Global Ocean Currents
Heat from the sun provides the energy that drives the circulation of ocean water, so it is predicted that ocean warming due to climate change could drastically alter ocean circulation. And ocean circulation helps drive weather patterns and distributes heat, oxygen and nutrients throughout the ocean.
In the Atlantic, both temperature and salinity drive a major ocean current system. Surface ocean currents from the tropics carry warm water to the north Atlantic. This is the Gulf Stream that warms the east coast of the US and carries warm water to Europe. As the water moves north, it gets cooler and evaporation makes it saltier. This makes the water denser so it sinks as it reaches the north Atlantic, becoming a deep cold ocean current moving south. It eventually upwells to the surface again creating a global conveyor belt of moving water called the Atlantic Meridional Overturning Circulation or AMOC. AMOC is important because it keeps the nutrients in the ocean mixed and available.
Scientists worry that the ocean circulation is slowing in the Atlantic because of climate change: evidence already shows it has slowed by about 15 percent since the middle of the last century.
Cold, freshwater from melting Greenland ice is probably the main cause. This disrupts the ocean conveyor belt at a delicate point, where the cooled surface water starts sinking. And there is a danger that if the current slows enough, it may reach a tipping point and totally collapse.

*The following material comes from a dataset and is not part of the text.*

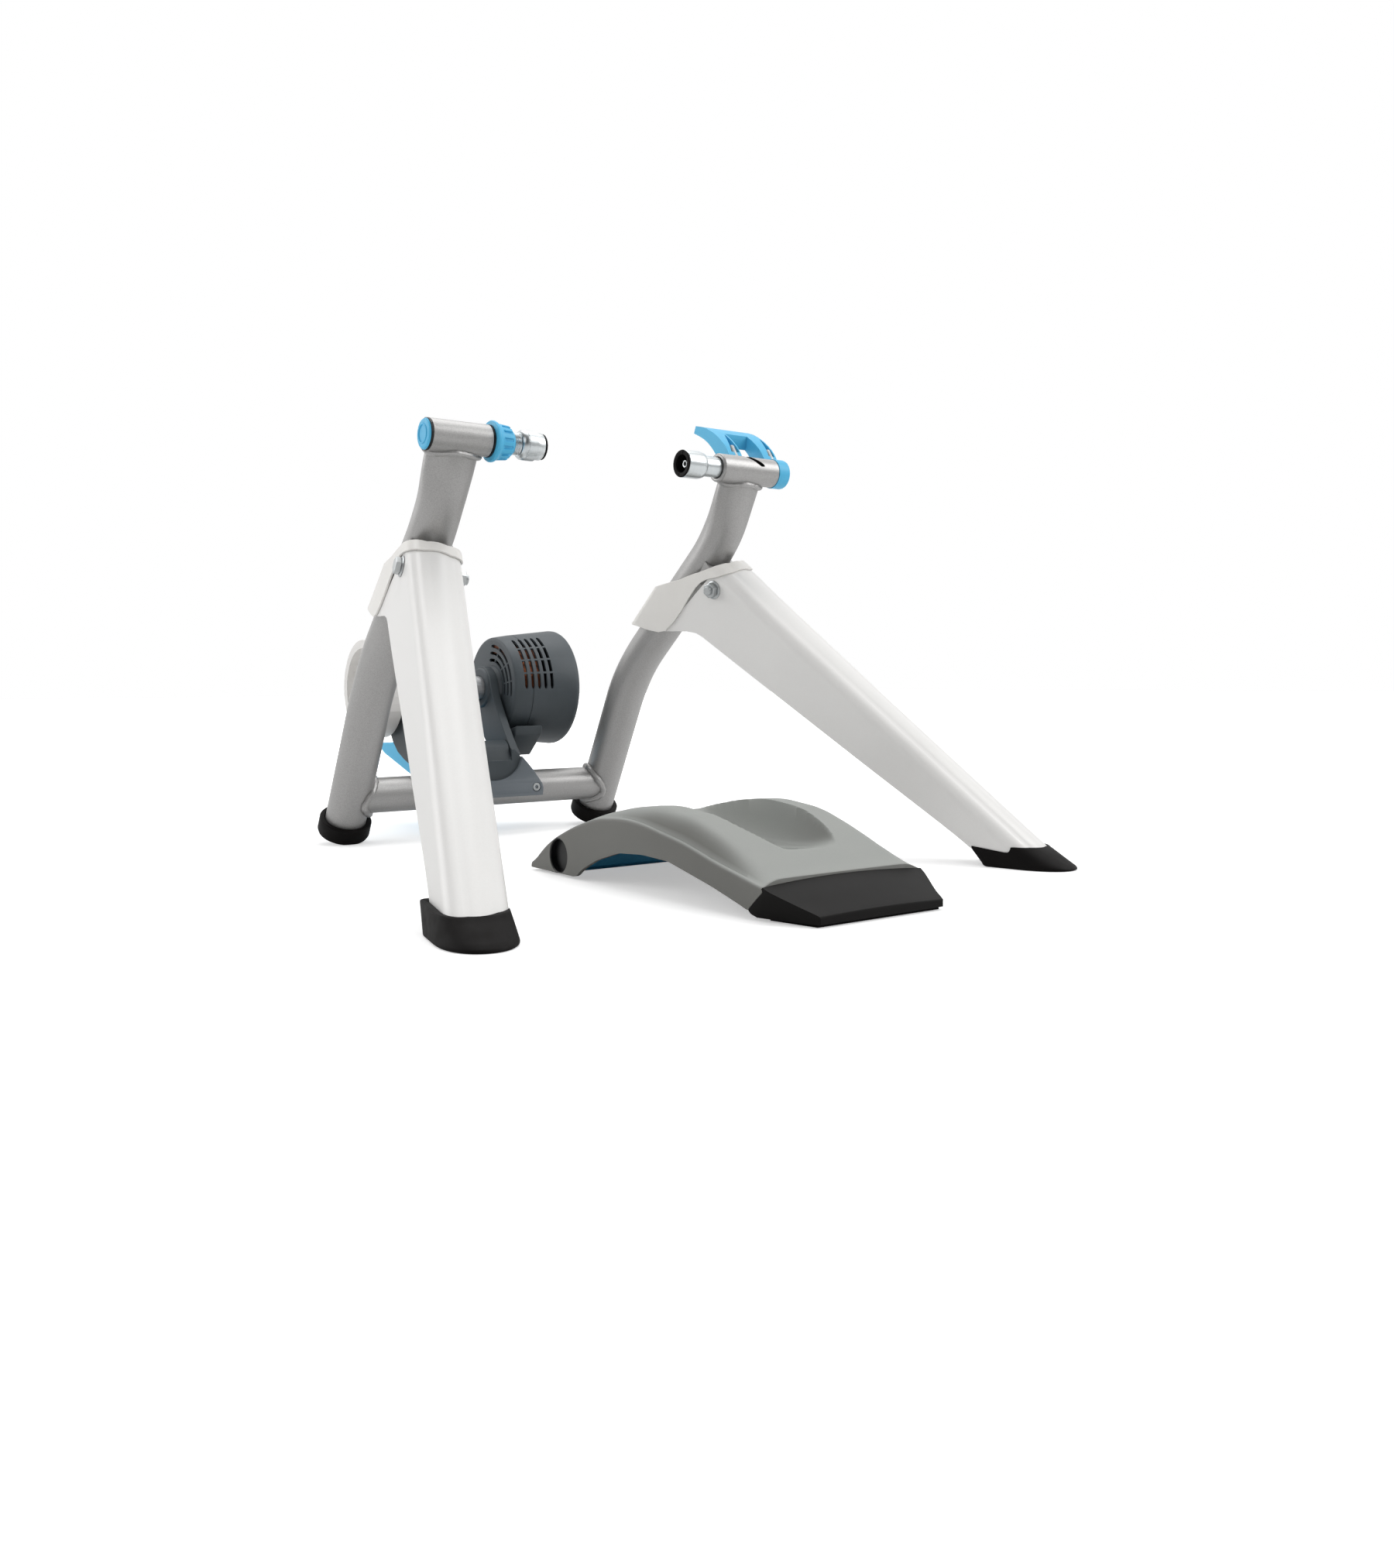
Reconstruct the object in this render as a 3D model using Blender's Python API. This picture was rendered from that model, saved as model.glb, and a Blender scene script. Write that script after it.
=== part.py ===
"""Folding bicycle trainer with its front wheel block. Metres, +Z up, -Y is the front of the bicycle."""

import math

import bmesh
import bpy
from mathutils import Vector

# Fits
GAP = 0.0003
AXLE_Y = -0.04575

# Uprights, axle tubes and crossbar
AXLE_Z = 0.4105
UPRIGHT_X = ((0.0, 0.1650), (0.1941, 0.1635), (0.339, 0.1713), (0.42, 0.1709))
UPRIGHT_R = 0.0225
TUBE_WALL = 0.0015
UPRIGHT_TOP_Y = 0.0055
UPPER_BEND = (0.0448, 0.339)
UPPER_BEND_R = 0.185
LOWER_BEND = (0.2170, 0.1941)
LOWER_BEND_R = 0.25
FLOOR_POINT = (0.3228, 0.0)
PINCH_HALF_X = 0.026
PINCH_HALF_Y = 0.0155
PINCH_FROM = 0.02
PINCH_TO = 0.075
UPRIGHT_SHOULDER = 0.008
AXLE_TUBE_R = 0.0153
AXLE_TUBE_BORE_R = 0.0128
LEFT_TUBE = (-0.201, -0.1404)
RIGHT_TUBE = (0.1337, 0.206)
CROSSBAR_R = 0.020
CROSSBAR_Y = 0.2925
CROSSBAR_Z = 0.054

# Rear feet
FOOT_R = 0.0287
FOOT_HEIGHT = 0.020
FOOT_CHAMFER = 0.0015
FOOT_SOLE = 0.005
FOOT_FLAT = 0.0022

# Front legs
PIVOT = (0.1803, 0.0430, 0.2872)
BOOT = (0.2956, -0.2829)
LEG_HALF = ((0.06, 0.0267), (0.22, 0.0253), (0.44, 0.0246))
LEG_WALL = 0.0022
LEG_CORNER = 0.0135
LEG_CROWN = 0.0012
LEG_END_Z = 0.0065
WEB = ((0.02, 0.028), (0.06, 0.0265), (0.22, 0.0257), (0.44, 0.0252))
COLLAR_WALL = 0.002
STRAP_LOW = (-0.0855, -0.116)
STRAP_HIGH = (-0.0765, -0.055)
BOLT_R = 0.005
BOLT_FLANGE_R = 0.009
BOLT_HEX = 0.013
LUG_R = 0.010
LUG_HALF = 0.021
LEAN_GAP = 0.0008

# Boots
BOOT_TURN = math.radians(12.4)
BOOT_FLOOR = (-0.0345, 0.0490, 0.0297)
BOOT_TOP = (-0.0545, 0.0175, 0.0277)
BOOT_ROUND = 0.7
BOOT_TREAD = 0.003
BOOT_SOLE = 0.006
BOOT_RIM = 0.0235
BOOT_DIP = 0.0035

# Clamps
LOCK_RING = (-0.1380, -0.1115)
SPINDLE_R = 0.0107
NECK_R = 0.005
CUP_BORE_R = 0.0105
LEFT_CUP = (-0.1055, -0.0826)
RIGHT_CUP = (0.0867, 0.1116)
PLAIN_SPINDLE_R = 0.011
LEVER_X = (0.155, 0.2200)
HUB_X = (0.2065, 0.2222)
HUB_R = 0.0160
SLOT_FROM = (0.1665, 50.0)
SLOT_TO = (0.1886, -55.0)
SLOT_HALF = 0.0034
SLOT_END_TURN = 10.5
LEVER_WINDOW = (0.1725, 0.2035)

# Resistance unit
ROLLER = (0.365, 0.1745)
UNIT_PIN = (0.302, 0.098)
ROLLER_R = 0.0145
ROLLER_X = (-0.066, 0.032)
SHAFT_R = 0.006
LEFT_ARM_X = (-0.088, -0.070)
RIGHT_ARM_X = (0.0325, 0.0475)
ARM_TOP_R = 0.027
ARM_FOOT_R = 0.013
BEARING_R = 0.012
FLYWHEEL_X = (-0.1225, -0.0936)
FLYWHEEL_R = 0.0585
DRUM_X = (0.048, 0.0717, 0.135)
DRUM_R = (0.0635, 0.0665, 0.0728)
DRUM_WALL = 0.0025
SADDLE_X = (-0.090, 0.066)
SADDLE_R = 0.027
SADDLE_EAR_X = (-0.0695, 0.032)
SADDLE_TOP_R = 0.013
PEDAL_PIN = (0.3310, 0.052)
PEDAL_X = (-0.050, 0.045)
PEDAL_HUB_R = 0.009

# Front wheel block
BLOCK_X = -0.0095
BLOCK_WALL = 0.004
BLOCK_FOOT_Z = 0.0025
SEAM_Y = -0.345
WHEEL_R = 0.34
TROUGH_Y = -0.225
TROUGH_Z = 0.036
TROUGH_HALF = 0.024
SIDE_HOLE = (-0.054, 0.0187)
SIDE_HOLE_R = 0.016

FINISHES = {
    "grey_coat": ((0.34, 0.34, 0.35), 0.6, 0.45),
    "white_coat": ((0.84, 0.84, 0.82), 0.0, 0.35),
    "white_plastic": ((0.82, 0.82, 0.80), 0.0, 0.4),
    "rubber": ((0.02, 0.018, 0.018), 0.0, 0.75),
    "blue_plastic": ((0.07, 0.42, 0.74), 0.0, 0.4),
    "zinc": ((0.66, 0.68, 0.70), 1.0, 0.3),
    "black_plastic": ((0.02, 0.02, 0.022), 0.0, 0.5),
    "slate_plastic": ((0.075, 0.09, 0.10), 0.0, 0.5),
    "steel": ((0.70, 0.70, 0.71), 1.0, 0.18),
    "roller": ((0.55, 0.55, 0.56), 0.3, 0.45),
    "copper": ((0.50, 0.20, 0.10), 1.0, 0.4),
    "block_plastic": ((0.25, 0.27, 0.265), 0.0, 0.5),
}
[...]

If the AMOC collapses, it could bring extreme cold to Europe and parts of North America, raise sea levels along the U.S. East Coast, provide less nutrients for fish, and disrupt seasonal monsoons that provide water to much of the world. This site has a detailed explanation and lots of great graphics. Here is a discussion on Science Friday about a possible collapse.
Warming oceans alter the patterns of ocean circulation in other ways: the global ocean has become more stratified and stable over the past 50 years with global warming. Warmer surface layers slow the mixing of nutrients from deep water so there are less nutrients for marine algae near the surface.
A 2020 study found that the upper 2000m has become 5% more stratified, but the upper 150m has increased stratification by almost 20%. This will create a negative feedback loop heating the surface even more because the heat absorbed at the surface can’t be distributed to the depths. In addition it prevents carbon storage in the deep ocean. This stratification will impact entire marine ecosystems.
Upwelling occurs along coasts when deep, cold, nutrient-rich water is brought to the surface. It’s the winds that blow along the coast that push the surface water offshore, pulling deep water up. The nutrients from the upwelled water stimulate phytoplankton growth, which in turns feeds the food web creating a rich coastal ecosystem.
There are several upwelling systems in the world’s oceans along the eastern edge of the continents that support important fisheries, so it is important to understand how climate change is going to affect these systems. So far scientists can only say that each system will react differently and it is currently difficult to predict those changes. Some suggest that if high pressure systems in the ocean basins get more intense with climate change, coastal winds may increase and intensify upwelling. In addition, it is predicted that local warming over land will create stronger winds and therefore more local upwelling. Coastal upwelling systems are very complex and they are not all similar, but they create important global coastal ecosystems that could be disrupted with climate change.